> _The problem_
In the material below, find each line holding the string "part" and copy it.
+---+
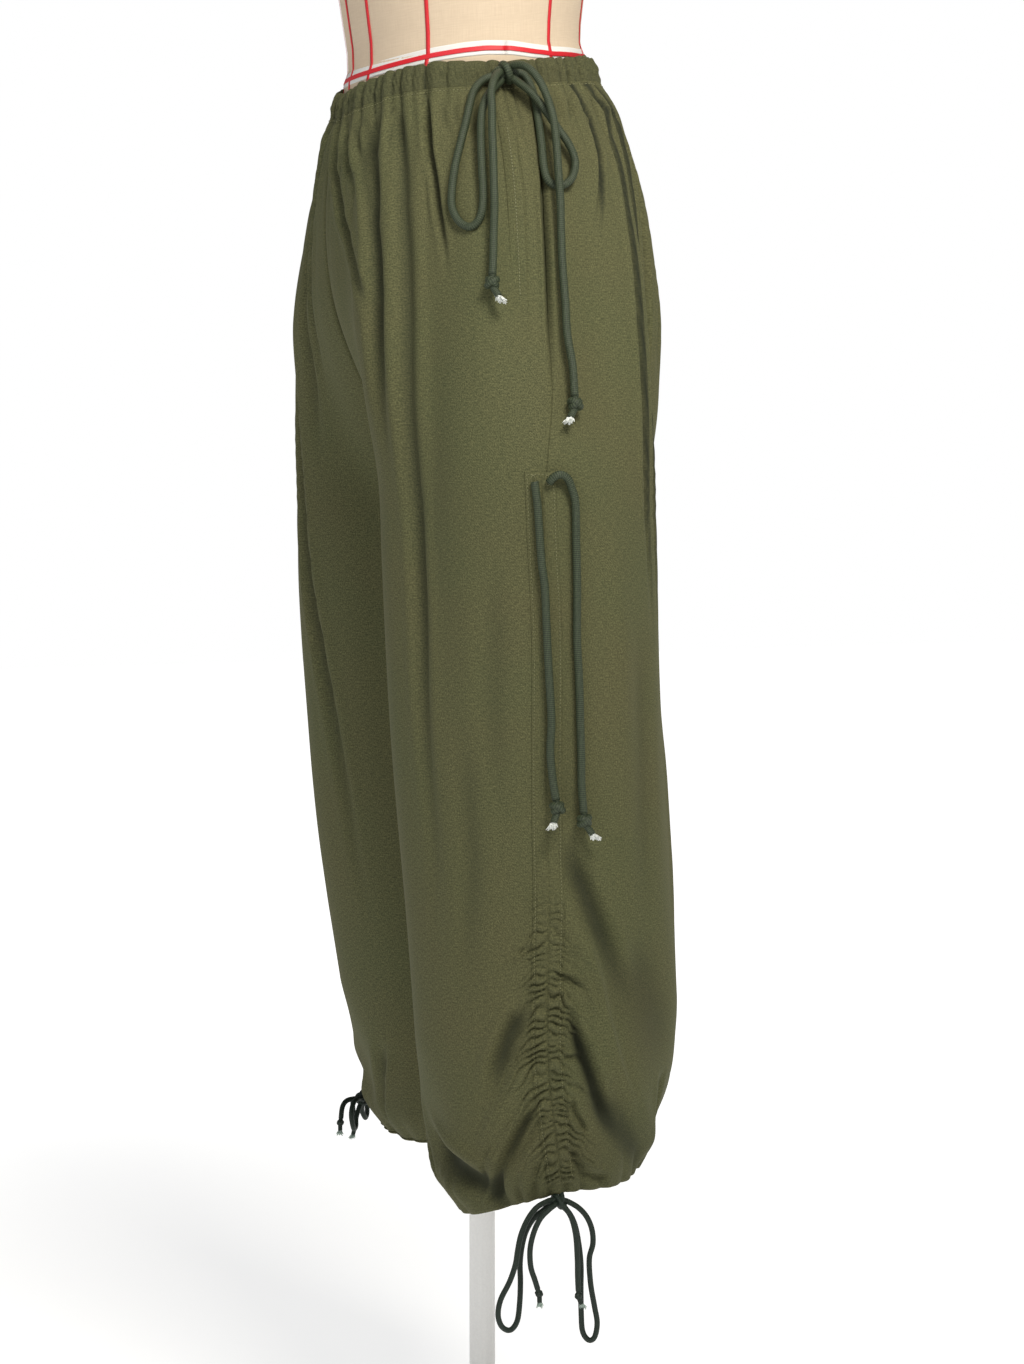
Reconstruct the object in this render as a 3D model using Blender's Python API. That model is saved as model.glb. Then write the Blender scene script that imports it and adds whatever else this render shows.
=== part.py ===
"""Parachute pants with drawcord waist, side channels and hems, worn by a dress form on a stand.

Metres, +Z up. The wearer faces -Y, and the wearer's left is +X. The origin is the centre of the
base's underside. A drop is a distance down from the back-to-front middle of the waist's top edge.
"""
import math

import bmesh
import bpy
import numpy as np
from mathutils import Vector

# ---- driving dimensions ----
WAIST_HEIGHT = 1.350  # the waist's top edge above the floor
FORM_X = 0.055  # the form's middle plane, so that the pole stands clear of the crotch
FORM_Y = -0.030  # the waist's middle, so that the pole stands clear of the hem too
WAIST_TILT = 0.123  # the waist's rise from front to back, as a slope
TILT_FADE = 0.26  # the drop where the tilt has gone
RISE = 0.360  # the drop of the crotch
HEM = 1.000  # the nominal drop of the hem; HEM_LEVEL gives its waves
CLOTH = 0.0015  # the wall of one layer of cloth
GAP = 0.0003  # between pieces that touch
BAND_DEPTH = 0.023  # the waist casing's depth
HEM_DEPTH = 0.020  # the hem casing's depth
GATHERS = 8  # gathers across one panel at the waist
GATHER_HEIGHT = 0.0060
PANEL_COLUMNS = 32
HEM_COLUMNS = 40
HEM_GATHERS = 10
STRIP_GAP = 0.0008  # under a strip that lies on a panel, for the panel's slanting facets
CHANNEL_TOP = 0.365  # the side channel's drops and half width
CHANNEL_END = 0.9790
CHANNEL_HALF = 0.0135
CHANNEL_RUCHE_FROM = 0.70
RUCHE_PITCH = 0.0088
RUCHE_HEIGHT = 0.0024
WAIST_CORD = 0.0070
SIDE_CORD = 0.0070
HEM_CORD = 0.0050
CORD_SPACING = 3.2  # the points along a cord, in cord thicknesses
CORD_END = 0.7  # the short straight at each end of a cord, in cord thicknesses
END_KNOT = 0.95  # an end knot's radius, in cord thicknesses
TIP_RADIUS = 0.0030
TIP_LENGTH = 0.0095

# Level sections: drop, half width of the whole, half depth, and each leg's middle from front to back.
SECTION_COLUMNS = ("drop", "half_width", "half_depth", "left_y", "right_y")
SECTIONS = (
    (0.000, 0.1310, 0.1120, -0.004, -0.004),
    (0.023, 0.1330, 0.1140, -0.003, -0.003),
    (0.036, 0.1460, 0.1210, -0.002, -0.002),
    (0.070, 0.1660, 0.1300, 0.001, 0.001),
    (0.107, 0.1840, 0.1370, 0.004, 0.004),
    (0.160, 0.2020, 0.1420, 0.006, 0.006),
    (0.220, 0.2180, 0.1420, 0.007, 0.005),
    (0.295, 0.2400, 0.1300, 0.008, 0.003),
    (0.360, 0.2560, 0.1200, 0.009, -0.003),
    (0.450, 0.2570, 0.1190, 0.012, -0.004),
    (0.600, 0.2560, 0.1180, 0.018, 0.005),
    (0.750, 0.2550, 0.1180, 0.028, 0.016),
    (0.880, 0.2530, 0.1170, 0.035, 0.033),
    (1.000, 0.2500, 0.1150, 0.040, 0.046),
)
# How far the side seam lies in front of the widest point, in degrees round the leg.
SEAM_COLUMNS = ("drop", "forward")
SEAM = ((0.0, 0.0), (0.2, 4.0), (0.36, 10.0), (0.5, 9.0), (0.7, 13.0), (0.9, 16.0), (1.0, 9.0))
# The share of the leg's section that is left as the hem cord draws it in.
TUCK_COLUMNS = ("drop", "front", "side", "back", "inner")
TUCK = (
    (0.800, 1.000, 1.000, 1.000, 1.000),
    (0.870, 1.000, 0.985, 1.000, 1.000),
    (0.920, 0.995, 0.950, 0.995, 0.990),
    (0.950, 0.985, 0.915, 0.940, 0.960),
    (0.980, 0.925, 0.865, 0.830, 0.890),
    (1.000, 0.770, 0.800, 0.720, 0.780),
)
# The hem's real drop in front, at the side, at the back and inside the leg.
HEM_LEVEL = {"front": 1.030, "side": 0.994, "back": 0.993, "inner": 1.020}
RIGHT_HEM_LIFT = 0.012
HEM_WAVE_FROM = 0.75
# The rows of a panel: nominal drops, closer where the cloth bends more.
ROWS = (0.0233, 0.037, 0.062, 0.100, 0.150, 0.220, 0.290, 0.335, 0.360, 0.48, 0.66, 0.82,
        0.91, 0.95, 0.9797)
# The largest folds: panel, share of the panel from its inner edge to the side seam, width as such
# a share, height (minus is a trough), and the drops where the fold starts and ends.
FOLD_COLUMNS = ("panel", "across", "drift", "width", "height", "top", "bottom")
FOLDS = (
    ("front", 0.22, -0.02, 0.10, -0.010, 0.05, 0.92),
    ("front", 0.46, 0.10, 0.12, 0.009, 0.08, 0.98),
    ("front", 0.62, 0.08, 0.08, -0.008, 0.06, 0.60),
    ("front", 0.80, 0.06, 0.07, 0.006, 0.03, 0.34),
    ("front", 0.33, 0.10, 0.07, 0.006, 0.04, 0.45),
    ("back", 0.20, 0.00, 0.09, -0.010, 0.04, 0.70),
    ("back", 0.36, 0.04, 0.07, 0.008, 0.03, 0.80),
    ("back", 0.50, 0.05, 0.06, -0.010, 0.03, 0.62),
    ("back", 0.64, 0.04, 0.08, 0.006, 0.05, 0.40),
    ("back", 0.84, -0.02, 0.07, -0.005, 0.06, 0.46),
    ("front", 0.60, -0.16, 0.12, -0.012, 0.86, 1.06),
    ("back", 0.74, -0.26, 0.12, -0.012, 0.84, 1.06),
)


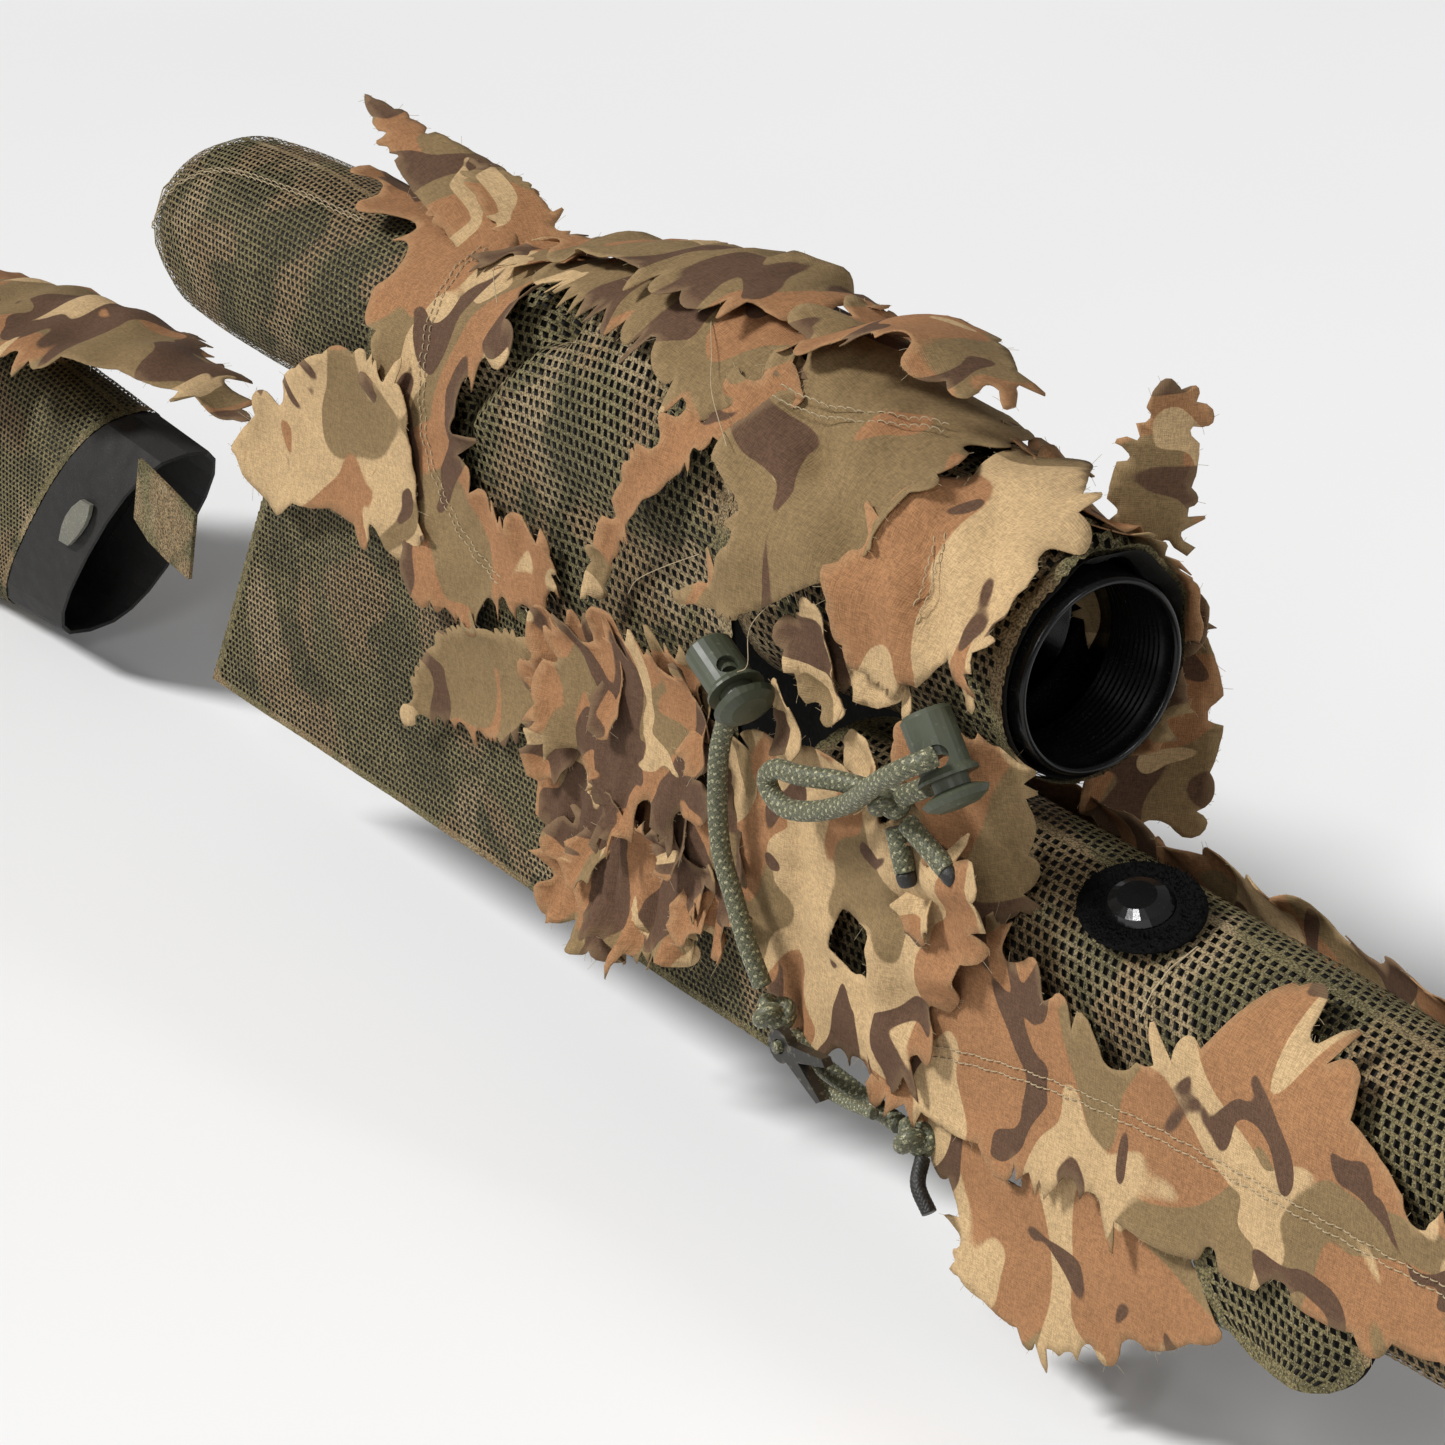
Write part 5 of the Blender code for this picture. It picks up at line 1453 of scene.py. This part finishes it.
+---+
> _Solution to the problem_
=== part.py ===
Write part 5 of the Blender code for this picture. It picks up at line 1453 of scene.py. This part finishes it.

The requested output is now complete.